• [WHAT TO WORK ON]: Copy, without any alteration, the lines from the one that includes "foot_ring();" up to and including the one that includes "bpy.context.scene.collection.objects.link(empty)".

• [DATA EXTRACT]:
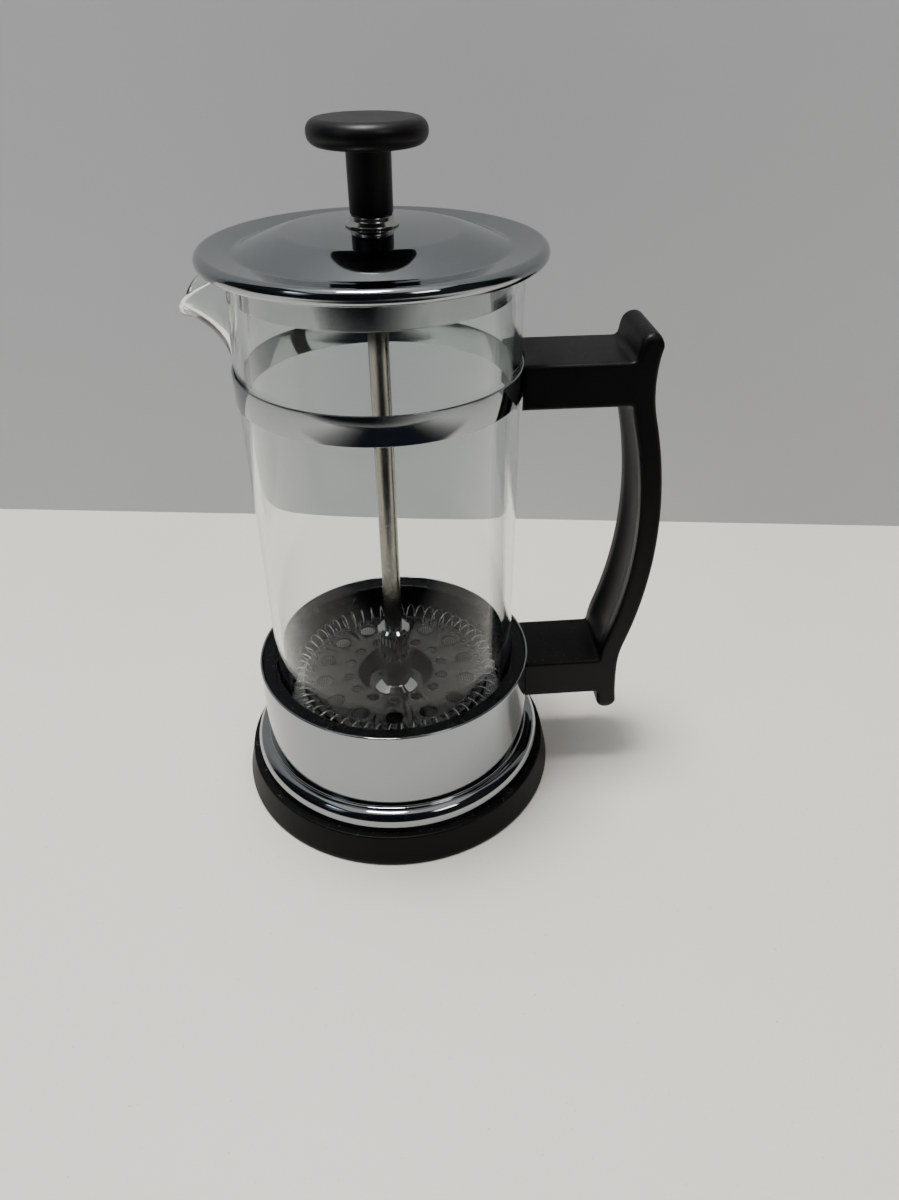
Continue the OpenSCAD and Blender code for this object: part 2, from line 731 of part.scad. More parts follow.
// Sleeve that clamps the plate: chamfered top, groove, neck and flared foot
module rod_hub() {
    neck_r = hub_r - 0.8;
    neck_z = hub_z + 5.6;
    flare_z = hub_z + 2.8;
    color("#dfe1e3")
        difference() {
            rotate_extrude()
                polygon([
                    [0, hub_z],
                    [hub_flare_r, hub_z],
                    [hub_flare_r, hub_z + 0.5],
                    [neck_r, flare_z],
                    [neck_r, neck_z],
                    [neck_r - 0.3, neck_z],
                    [neck_r - 0.3, neck_z + 0.5],
                    [hub_r, neck_z + 0.9],
                    [hub_r, hub_top - 0.8],
                    [hub_r - 0.9, hub_top],
                    [0, hub_top]
                ]);
            translate([0, 0, hub_z - 1]) cylinder(h = hub_h + 2, r = rod_r + fit);
        }
}

// A ring of upright holes
module hole_ring(count, ring_r, hole_r, offset_a = 0) {
    for (i = [0 : count - 1])
        rotate([0, 0, offset_a + 360 * i / count])
            translate([ring_r, 0, plate_z - 3]) cylinder(h = 6, r = hole_r, $fn = 24);
}

// Dished disc whose edge the coil is wound round through a row of fine holes
module spiral_plate() {
    lip = 1.4;
    color("#c9ccd0")
        difference() {
            rotate_extrude($fn = 180)
                polygon([
                    [0, dish_z],
                    [dish_r, dish_z],
                    [dish_top_r, plate_z],
                    [plate_r - plate_t, plate_z],
                    [plate_r - plate_t, plate_z - lip],
                    [plate_r, plate_z - lip],
                    [plate_r, plate_z + plate_t - 0.3],
                    [plate_r - 0.3, plate_z + plate_t],
                    [dish_top_r - 0.3, plate_z + plate_t],
                    [dish_r - 0.3, dish_z + plate_t],
                    [0, dish_z + plate_t]
                ]);
            translate([0, 0, dish_z - 1]) cylinder(h = plate_t + 2, r = rod_r + fit);
            hole_ring(plate_holes, big_ring_r, big_hole_r, 10);
            hole_ring(plate_holes, small_ring_r, small_hole_r, 10);
            hole_ring(coil_turns, wire_ring_r, wire_hole_r, 180 / coil_turns);
        }
}

// A point on the wire's centre line, and the ring of points round it
function coil_at(a) = [
    (coil_ring_r + coil_r * cos(a)) * cos(a / coil_turns),
    (coil_ring_r + coil_r * cos(a)) * sin(a / coil_turns),
    coil_z + coil_r * sin(a)
];
function wire_ring(a) =
    let (
        along = unit(coil_at(a + 1) - coil_at(a - 1)),
        middle = [coil_ring_r * cos(a / coil_turns), coil_ring_r * sin(a / coil_turns), coil_z],
        outward = unit(coil_at(a) - middle),
        side = unit(cross(along, outward)),
        up = cross(side, along)
    )
    [for (k = [0 : wire_sides - 1])
        coil_at(a) + wire_d / 2 * (cos(360 * k / wire_sides) * side + sin(360 * k / wire_sides) * up)];

module filter_coil() {
    rings = coil_turns * coil_steps;
    points = [for (i = [0 : rings - 1]) each wire_ring(i * 360 / coil_steps)];
    faces = [
        for (i = [0 : rings - 1], k = [0 : wire_sides - 1])
            let (
                a = i * wire_sides,
                b = ((i + 1) % rings) * wire_sides,
                n = (k + 1) % wire_sides
            )
            each [[a + k, a + n, b + n], [a + k, b + n, b + k]]
    ];
    color("#c0c3c7") polyhedron(points, faces);
}

// Fine woven disc with its edge turned up towards the coil
module filter_mesh() {
    color("#85888c")
        difference() {
            rotate_extrude($fn = 180)
                polygon([
                    [0, mesh_z],
                    [mesh_flat_r, mesh_z],
                    [mesh_r, mesh_z + 0.6],
                    [mesh_r - 0.1, mesh_z + 0.6 + mesh_t],
                    [mesh_flat_r - 0.1, mesh_z + mesh_t],
                    [0, mesh_z + mesh_t]
                ]);
            translate([0, 0, mesh_z - 1]) cylinder(h = mesh_t + 2, r = rod_r + fit);
        }
}

module cross_plate() {
    color("#a6a9ad")
        translate([0, 0, cross_z])
            difference() {
                cylinder(h = cross_t, r = cross_r, $fn = 180);
                translate([0, 0, -1]) cylinder(h = cross_t + 2, r = rod_r + fit);
                for (i = [0 : windows - 1])
                    rotate([0, 0, 360 * (i + 0.5) / windows])
                        translate([window_ring_r, 0, -1]) cylinder(h = cross_t + 2, r = window_r);
            }
}

module filter_nut() {
    color("#b2b5b9")
        translate([0, 0, nut_z])
            difference() {
                cylinder(h = filter_nut_h, r = rod_r + 2.4, $fn = 6);
                translate([0, 0, -1]) cylinder(h = filter_nut_h + 2, r = rod_r + fit);
            }
}

foot_ring();
base_shell();
base_liner();
foot_screws();
handle();
strap();
strap_screw();
base_bracket();
bracket_screw();
glass_beaker();
lid_cover();
lid_base();
lid_bushing();
bushing_nut();
knob();
knob_insert();
plunger_rod();
rod_hub();
spiral_plate();
filter_coil();
filter_mesh();
cross_plate();
filter_nut();
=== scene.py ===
from math import asin, atan2, ceil, cos, degrees, hypot, pi, radians, sin, sqrt, tan

import bmesh
import bpy
import numpy as np
from mathutils import Matrix, Vector


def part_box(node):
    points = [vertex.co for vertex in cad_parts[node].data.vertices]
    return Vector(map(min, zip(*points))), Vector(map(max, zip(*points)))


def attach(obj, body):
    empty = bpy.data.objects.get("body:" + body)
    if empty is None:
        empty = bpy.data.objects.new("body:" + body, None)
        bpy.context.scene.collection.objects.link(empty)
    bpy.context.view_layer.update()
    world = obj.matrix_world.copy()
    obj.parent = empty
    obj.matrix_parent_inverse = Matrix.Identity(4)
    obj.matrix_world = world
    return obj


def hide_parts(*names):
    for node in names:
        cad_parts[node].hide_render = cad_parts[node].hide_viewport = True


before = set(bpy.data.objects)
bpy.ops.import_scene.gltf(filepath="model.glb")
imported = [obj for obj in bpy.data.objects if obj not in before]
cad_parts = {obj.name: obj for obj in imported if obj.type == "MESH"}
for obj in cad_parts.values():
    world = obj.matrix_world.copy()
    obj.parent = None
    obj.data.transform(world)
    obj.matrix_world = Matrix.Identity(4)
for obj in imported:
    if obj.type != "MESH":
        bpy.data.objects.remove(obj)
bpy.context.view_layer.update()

# Camera: held in front of the press at arm's length, looking down on it by 35 degrees,
# turned a little to the right and very slightly rolled. The press's own sizes are given
# in mm, and those of the room, the lights and the surface grain in metres.
MM = 0.001
CAMERA_AT = Vector((0, -211.7, 206.7)) * MM
PITCH, YAW, ROLL = 0.61, 0.0795, 0.0075

lens = bpy.data.cameras.new("camera")
lens.lens = 26.37
lens.sensor_width = 36
lens.clip_start = 0.01
lens.clip_end = 20
camera = bpy.data.objects.new("camera", lens)
bpy.context.collection.objects.link(camera)
ahead = Vector((sin(YAW) * cos(PITCH), cos(YAW) * cos(PITCH), -sin(PITCH)))
across = Vector((cos(YAW), -sin(YAW), 0))
down = ahead.cross(across)
right = across * cos(ROLL) + down * sin(ROLL)
up = across * sin(ROLL) - down * cos(ROLL)
turned_to = Matrix((right, up, -ahead)).transposed().to_4x4()
camera.matrix_world = Matrix.Translation(CAMERA_AT) @ turned_to
bpy.context.scene.camera = camera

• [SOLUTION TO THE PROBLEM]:
foot_ring();
base_shell();
base_liner();
foot_screws();
handle();
strap();
strap_screw();
base_bracket();
bracket_screw();
glass_beaker();
lid_cover();
lid_base();
lid_bushing();
bushing_nut();
knob();
knob_insert();
plunger_rod();
rod_hub();
spiral_plate();
filter_coil();
filter_mesh();
cross_plate();
filter_nut();
=== scene.py ===
from math import asin, atan2, ceil, cos, degrees, hypot, pi, radians, sin, sqrt, tan

import bmesh
import bpy
import numpy as np
from mathutils import Matrix, Vector


def part_box(node):
    points = [vertex.co for vertex in cad_parts[node].data.vertices]
    return Vector(map(min, zip(*points))), Vector(map(max, zip(*points)))


def attach(obj, body):
    empty = bpy.data.objects.get("body:" + body)
    if empty is None:
        empty = bpy.data.objects.new("body:" + body, None)
        bpy.context.scene.collection.objects.link(empty)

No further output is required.